**Exercise aim**
Output all of the data below exactly as given.

------------------------------------------------

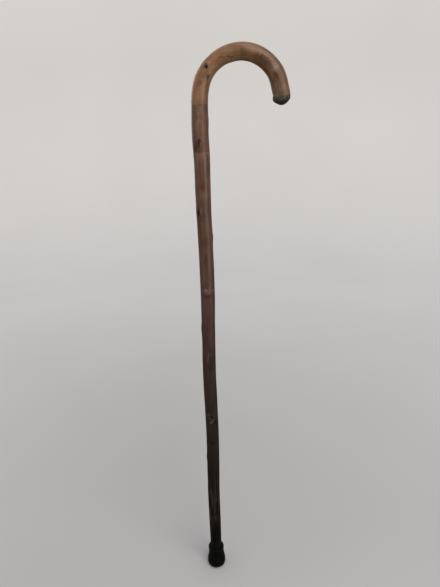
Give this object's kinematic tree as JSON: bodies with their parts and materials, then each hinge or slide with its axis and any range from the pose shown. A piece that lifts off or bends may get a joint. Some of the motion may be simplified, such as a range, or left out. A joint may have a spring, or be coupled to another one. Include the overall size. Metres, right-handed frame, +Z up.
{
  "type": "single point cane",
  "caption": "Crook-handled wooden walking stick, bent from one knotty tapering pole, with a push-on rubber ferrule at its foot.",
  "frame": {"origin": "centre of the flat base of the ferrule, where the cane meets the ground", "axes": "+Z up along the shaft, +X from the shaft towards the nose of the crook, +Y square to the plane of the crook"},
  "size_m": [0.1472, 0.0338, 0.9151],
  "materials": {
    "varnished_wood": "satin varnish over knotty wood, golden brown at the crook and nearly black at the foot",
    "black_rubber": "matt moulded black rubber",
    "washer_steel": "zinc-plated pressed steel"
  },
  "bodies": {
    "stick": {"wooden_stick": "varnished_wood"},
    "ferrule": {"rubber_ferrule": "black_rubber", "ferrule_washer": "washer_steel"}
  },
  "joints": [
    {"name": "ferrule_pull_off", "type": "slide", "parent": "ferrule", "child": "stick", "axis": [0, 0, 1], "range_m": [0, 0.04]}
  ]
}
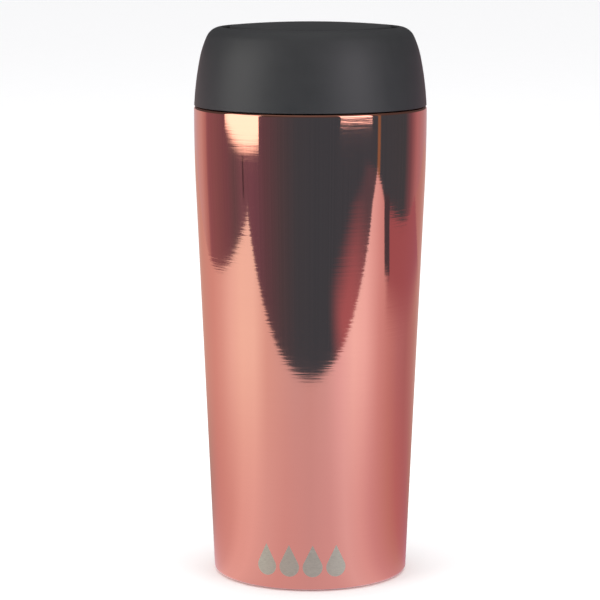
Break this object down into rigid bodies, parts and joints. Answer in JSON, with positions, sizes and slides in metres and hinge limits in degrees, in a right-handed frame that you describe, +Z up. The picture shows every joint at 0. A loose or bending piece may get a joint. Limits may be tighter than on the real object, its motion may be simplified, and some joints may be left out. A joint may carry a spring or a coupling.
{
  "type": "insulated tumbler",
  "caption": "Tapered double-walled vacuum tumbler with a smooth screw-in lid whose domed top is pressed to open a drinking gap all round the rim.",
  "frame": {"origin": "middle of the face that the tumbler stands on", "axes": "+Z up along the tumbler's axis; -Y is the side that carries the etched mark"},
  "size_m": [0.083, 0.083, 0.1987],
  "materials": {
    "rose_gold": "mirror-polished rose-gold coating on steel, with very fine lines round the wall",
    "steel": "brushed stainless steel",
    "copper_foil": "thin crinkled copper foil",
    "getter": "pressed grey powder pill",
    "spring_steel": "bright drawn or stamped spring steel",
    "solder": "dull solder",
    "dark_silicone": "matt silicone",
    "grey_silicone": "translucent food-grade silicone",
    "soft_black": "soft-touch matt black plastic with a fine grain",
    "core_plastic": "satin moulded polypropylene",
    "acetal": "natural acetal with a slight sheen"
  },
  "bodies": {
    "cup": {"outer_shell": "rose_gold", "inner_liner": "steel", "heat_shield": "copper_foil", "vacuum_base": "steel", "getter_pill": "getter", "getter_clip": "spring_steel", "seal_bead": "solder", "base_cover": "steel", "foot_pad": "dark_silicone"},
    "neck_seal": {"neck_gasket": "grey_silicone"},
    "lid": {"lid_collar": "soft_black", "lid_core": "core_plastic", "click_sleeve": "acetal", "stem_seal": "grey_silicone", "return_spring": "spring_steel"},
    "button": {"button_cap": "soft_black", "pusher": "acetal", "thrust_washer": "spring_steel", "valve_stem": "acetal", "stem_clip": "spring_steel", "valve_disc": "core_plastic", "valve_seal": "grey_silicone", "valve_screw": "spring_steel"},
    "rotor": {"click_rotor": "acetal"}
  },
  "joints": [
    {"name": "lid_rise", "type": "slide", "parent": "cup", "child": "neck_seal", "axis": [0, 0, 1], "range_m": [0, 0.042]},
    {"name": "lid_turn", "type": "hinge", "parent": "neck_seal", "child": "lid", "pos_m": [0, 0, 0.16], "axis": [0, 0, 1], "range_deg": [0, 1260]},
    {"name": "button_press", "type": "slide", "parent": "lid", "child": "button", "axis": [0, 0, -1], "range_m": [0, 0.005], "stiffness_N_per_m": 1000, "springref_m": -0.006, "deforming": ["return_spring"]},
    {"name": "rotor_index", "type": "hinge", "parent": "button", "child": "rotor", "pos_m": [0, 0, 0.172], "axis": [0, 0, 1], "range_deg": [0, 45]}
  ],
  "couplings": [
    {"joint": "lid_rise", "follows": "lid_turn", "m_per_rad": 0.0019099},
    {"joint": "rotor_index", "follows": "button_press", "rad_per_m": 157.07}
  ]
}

------------------------------------------------

**Exercise solution**
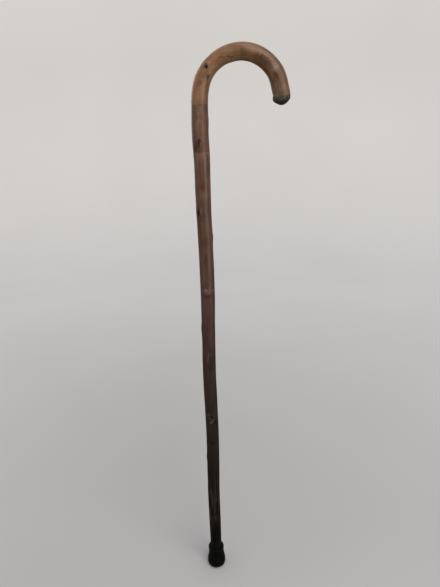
Give this object's kinematic tree as JSON: bodies with their parts and materials, then each hinge or slide with its axis and any range from the pose shown. A piece that lifts off or bends may get a joint. Some of the motion may be simplified, such as a range, or left out. A joint may have a spring, or be coupled to another one. Include the overall size. Metres, right-handed frame, +Z up.
{
  "type": "single point cane",
  "caption": "Crook-handled wooden walking stick, bent from one knotty tapering pole, with a push-on rubber ferrule at its foot.",
  "frame": {"origin": "centre of the flat base of the ferrule, where the cane meets the ground", "axes": "+Z up along the shaft, +X from the shaft towards the nose of the crook, +Y square to the plane of the crook"},
  "size_m": [0.1472, 0.0338, 0.9151],
  "materials": {
    "varnished_wood": "satin varnish over knotty wood, golden brown at the crook and nearly black at the foot",
    "black_rubber": "matt moulded black rubber",
    "washer_steel": "zinc-plated pressed steel"
  },
  "bodies": {
    "stick": {"wooden_stick": "varnished_wood"},
    "ferrule": {"rubber_ferrule": "black_rubber", "ferrule_washer": "washer_steel"}
  },
  "joints": [
    {"name": "ferrule_pull_off", "type": "slide", "parent": "ferrule", "child": "stick", "axis": [0, 0, 1], "range_m": [0, 0.04]}
  ]
}
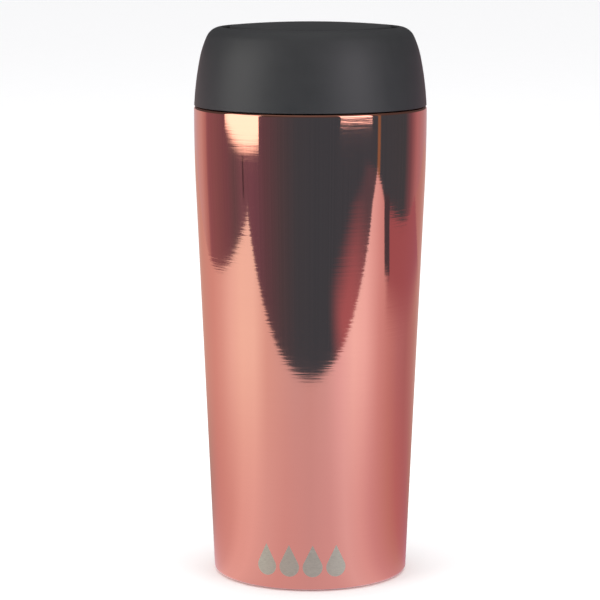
Break this object down into rigid bodies, parts and joints. Answer in JSON, with positions, sizes and slides in metres and hinge limits in degrees, in a right-handed frame that you describe, +Z up. The picture shows every joint at 0. A loose or bending piece may get a joint. Limits may be tighter than on the real object, its motion may be simplified, and some joints may be left out. A joint may carry a spring or a coupling.
{
  "type": "insulated tumbler",
  "caption": "Tapered double-walled vacuum tumbler with a smooth screw-in lid whose domed top is pressed to open a drinking gap all round the rim.",
  "frame": {"origin": "middle of the face that the tumbler stands on", "axes": "+Z up along the tumbler's axis; -Y is the side that carries the etched mark"},
  "size_m": [0.083, 0.083, 0.1987],
  "materials": {
    "rose_gold": "mirror-polished rose-gold coating on steel, with very fine lines round the wall",
    "steel": "brushed stainless steel",
    "copper_foil": "thin crinkled copper foil",
    "getter": "pressed grey powder pill",
    "spring_steel": "bright drawn or stamped spring steel",
    "solder": "dull solder",
    "dark_silicone": "matt silicone",
    "grey_silicone": "translucent food-grade silicone",
    "soft_black": "soft-touch matt black plastic with a fine grain",
    "core_plastic": "satin moulded polypropylene",
    "acetal": "natural acetal with a slight sheen"
  },
  "bodies": {
    "cup": {"outer_shell": "rose_gold", "inner_liner": "steel", "heat_shield": "copper_foil", "vacuum_base": "steel", "getter_pill": "getter", "getter_clip": "spring_steel", "seal_bead": "solder", "base_cover": "steel", "foot_pad": "dark_silicone"},
    "neck_seal": {"neck_gasket": "grey_silicone"},
    "lid": {"lid_collar": "soft_black", "lid_core": "core_plastic", "click_sleeve": "acetal", "stem_seal": "grey_silicone", "return_spring": "spring_steel"},
    "button": {"button_cap": "soft_black", "pusher": "acetal", "thrust_washer": "spring_steel", "valve_stem": "acetal", "stem_clip": "spring_steel", "valve_disc": "core_plastic", "valve_seal": "grey_silicone", "valve_screw": "spring_steel"},
    "rotor": {"click_rotor": "acetal"}
  },
  "joints": [
    {"name": "lid_rise", "type": "slide", "parent": "cup", "child": "neck_seal", "axis": [0, 0, 1], "range_m": [0, 0.042]},
    {"name": "lid_turn", "type": "hinge", "parent": "neck_seal", "child": "lid", "pos_m": [0, 0, 0.16], "axis": [0, 0, 1], "range_deg": [0, 1260]},
    {"name": "button_press", "type": "slide", "parent": "lid", "child": "button", "axis": [0, 0, -1], "range_m": [0, 0.005], "stiffness_N_per_m": 1000, "springref_m": -0.006, "deforming": ["return_spring"]},
    {"name": "rotor_index", "type": "hinge", "parent": "button", "child": "rotor", "pos_m": [0, 0, 0.172], "axis": [0, 0, 1], "range_deg": [0, 45]}
  ],
  "couplings": [
    {"joint": "lid_rise", "follows": "lid_turn", "m_per_rad": 0.0019099},
    {"joint": "rotor_index", "follows": "button_press", "rad_per_m": 157.07}
  ]
}